The Advanced Configuration and Power Interface (ACPI) is a standard that already is in place on servers to integrate with operating systems. The APD effort aims to expand ACPI to bare metal switches, though it's not a specification likely to generate impacts noticeable by the end user.

"Since bare metal switching hardware/OS integration is done by the hardware vendor and OS provider, the process isn’t directly visible to a network admin or data center operator," Beth Carlton, Marketing Director at Cumulus Networks, told Enterprise Networking Planet. "Once the integration is done, it just works - they won’t see whether that integration was done with APD or using today’s more laborious approach. "

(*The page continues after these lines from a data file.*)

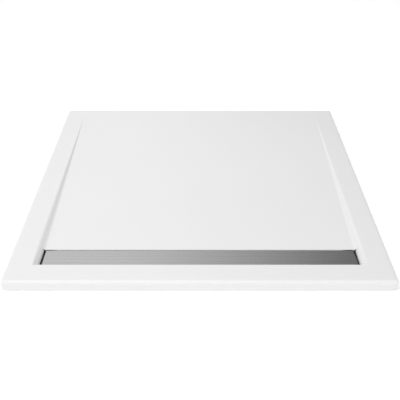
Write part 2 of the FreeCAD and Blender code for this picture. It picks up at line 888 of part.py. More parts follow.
def write(nodes):
    os.makedirs("parts", exist_ok=True)
    for node in nodes:
        node.Shape.exportStep(f"parts/{node.Label}.step")
        box = node.Shape.BoundBox
        count = len(node.Shape.Solids)
        volume = node.Shape.Volume / 1000
        spans = f"x {box.XMin:.1f}..{box.XMax:.1f} y {box.YMin:.1f}..{box.YMax:.1f}"
        print(f"{node.Label:18s} {count} solids {volume:9.2f} cm3 {spans} z {box.ZMin:.1f}..{box.ZMax:.1f}")


make_sheet()
sub_parts = build()
check(sub_parts)
write(sub_parts)
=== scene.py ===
import math

import bmesh
import bpy
from mathutils import Matrix, Vector


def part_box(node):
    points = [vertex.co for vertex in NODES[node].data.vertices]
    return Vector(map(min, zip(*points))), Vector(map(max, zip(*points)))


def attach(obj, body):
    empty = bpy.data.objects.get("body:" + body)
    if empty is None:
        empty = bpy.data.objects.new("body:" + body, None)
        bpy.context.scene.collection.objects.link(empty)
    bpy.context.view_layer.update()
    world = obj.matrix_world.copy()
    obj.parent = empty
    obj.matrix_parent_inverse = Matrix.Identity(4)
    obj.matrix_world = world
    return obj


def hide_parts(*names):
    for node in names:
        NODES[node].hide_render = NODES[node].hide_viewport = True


# The looks of a square white shower tray with a linear drain, in metres.
# +X is right, +Y is back and +Z is up; z = 0 is the tray's underside.

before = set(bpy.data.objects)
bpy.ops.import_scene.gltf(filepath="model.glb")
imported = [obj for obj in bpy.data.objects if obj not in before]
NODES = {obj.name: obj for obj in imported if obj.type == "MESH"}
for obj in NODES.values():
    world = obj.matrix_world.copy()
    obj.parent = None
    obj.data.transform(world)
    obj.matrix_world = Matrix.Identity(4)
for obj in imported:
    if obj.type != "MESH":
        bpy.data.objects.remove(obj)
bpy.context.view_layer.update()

# ---- places read from the frame ---------------------------------------------------------

TRAY_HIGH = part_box("acrylic_cap")[1]
COVER_LOW, COVER_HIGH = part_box("drain_cover")
HALF_WIDTH = TRAY_HIGH.x
HALF_DEPTH = TRAY_HIGH.y
RIM_TOP = TRAY_HIGH.z
LOW_FLOOR = COVER_HIGH.z
TROUGH_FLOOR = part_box("waste_flange")[1].z
WASTE_Y = (COVER_LOW.y + COVER_HIGH.y) / 2

# ---- sizes of the tray's skin -----------------------------------------------------------

RIM_WIDTH = 0.061
WALL_RUN = 0.012
COVER_SIDE_GAP = 0.002
SKIN = 0.003
CORNER_RADIUS = 0.009
TOP_RADIUS = 0.0085
BOTTOM_RADIUS = 0.0006
# Where the level rim turns down into the leaning side wall, and where that wall's foot
# turns into the floor.
LIP_RADIUS = 0.011
COVE_RADIUS = 0.010
# The share of that lip's rounding which is left where it meets the trough's front wall.
LIP_SHARE = 0.27
# The rounding of the edge between the rim and the trough's front wall.
FRONT_LIP = 0.002
# The round shoulder in which a side wall drops into the trough's end, and the room that
# its rounding needs above it on the wall.
END_LIP = 0.0085
SHOULDER_ROOM = 0.0002
FLANGE_RECESS_RADIUS = 0.033
FLANGE_RECESS_DEPTH = 0.0035
WASTE_HOLE_RADIUS = 0.027
# The recess dies out at the back, where its walls are this share as wide.
BACK_SHARE = 0.003
# The recess's section starts this much too wide and too high, to be trimmed.
SECTION_SPARE = 0.02

RECESS_HALF = HALF_WIDTH - RIM_WIDTH
TROUGH_HALF = RECESS_HALF - WALL_RUN
TROUGH_FRONT = COVER_LOW.y - COVER_SIDE_GAP
TROUGH_BACK = COVER_HIGH.y + COVER_SIDE_GAP
RECESS_BACK = HALF_DEPTH - RIM_WIDTH
FLOOR_DROP = RIM_TOP - LOW_FLOOR

# The steps of each rounding.
CORNER_STEPS = 8
TOP_STEPS = 10
BOTTOM_STEPS = 3
LIP_STEPS = 8
COVE_STEPS = 14
END_LIP_STEPS = 12
FRONT_LIP_STEPS = 4
WASTE_STEPS = 64

# ---- sizes of the cover -----------------------------------------------------------------

COVER_SHEET = 0.0015
COVER_BEND = 0.0016
COVER_CORNER = 0.002
COVER_BEND_STEPS = 6
COVER_CORNER_STEPS = 4

# ---- limits for finding faces, edges and points -----------------------------------------

# Two heights or places this near are the same, and an edge this short is a sliver.
CLOSE = 1e-5
SLIVER = 1e-6
# Heights are compared to this many decimals.
HEIGHT_DECIMALS = 6
# A direction whose part along an axis is at least this lies along it.
ALONG_AXIS = 0.999
# An edge sharper than this is drawn sharp.
SHARP_ANGLE = math.radians(38)


# ---- small helpers ----------------------------------------------------------------------


def add_thing(name, data):
    thing = bpy.data.objects.new(name, data)
    bpy.context.scene.collection.objects.link(thing)
    return thing


def box_mesh(low, high):
    """A bmesh with one box between two corners."""
    bm = bmesh.new()
    bmesh.ops.create_cube(bm, size=1.0)
    size = Vector(high) - Vector(low)
    bmesh.ops.scale(bm, vec=size, verts=bm.verts)
    bmesh.ops.translate(bm, vec=(Vector(low) + Vector(high)) / 2, verts=bm.verts)
    return bm


def bevel(bm, geom, offset, steps, affect, clamp):
    return bmesh.ops.bevel(
        bm,
        geom=geom,
        offset=offset,
        offset_type="OFFSET",
        segments=steps,
        profile=0.5,
        affect=affect,
        clamp_overlap=clamp,
        material=-1,
    )


def round_edges(bm, edges, offset, steps, clamp=True):
    bevel(bm, edges, offset, steps, "EDGES", clamp)


def round_corners(bm, verts, offset, steps):
    """Round corners of a flat outline; returns the points of the rounding."""
    made = bevel(bm, verts, offset, steps, "VERTICES", True)
    return set(made["verts"])


def extrude(bm, edges):
    """Extrude edges without moving them; returns the new edges and the new points."""
    made = bmesh.ops.extrude_edge_only(bm, edges=edges)["geom"]
    new_edges = [e for e in made if isinstance(e, bmesh.types.BMEdge)]
    return new_edges, [v for v in made if isinstance(v, bmesh.types.BMVert)]


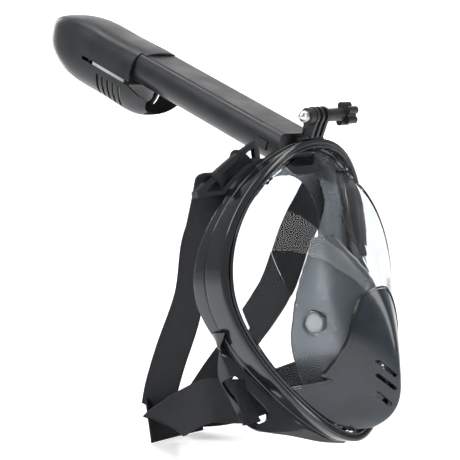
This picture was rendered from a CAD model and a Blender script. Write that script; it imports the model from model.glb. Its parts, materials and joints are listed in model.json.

Carlton said that what is visible to organizations is more platform choice. In her view, the argument is that when hardware/OS integration is much faster, then hardware vendors can invest those resources in new platforms instead to fit a broadening range of environments and use cases. She expects that such a change could accelerate the pace for new choices hitting the market.

From a technical perspective, just as is the case with ACPI, the APD specification is implemented by the hardware vendors in their BIOS.

There are already a number of hardware platforms that have implemented APD. Carlton said that Cumulus expects that the Accton 6712 will be the first one on the market.

"We are implementing APD with all of our hardware partners," Carlton said.

But just because Cumulus has announced the APD specification and contributed it to the Open Compute Project, doesn't mean it's a done deal yet.

"Once their incubation committee approves it, which may be a 3-4 month process, then we expect it will become the standard," Carlton said.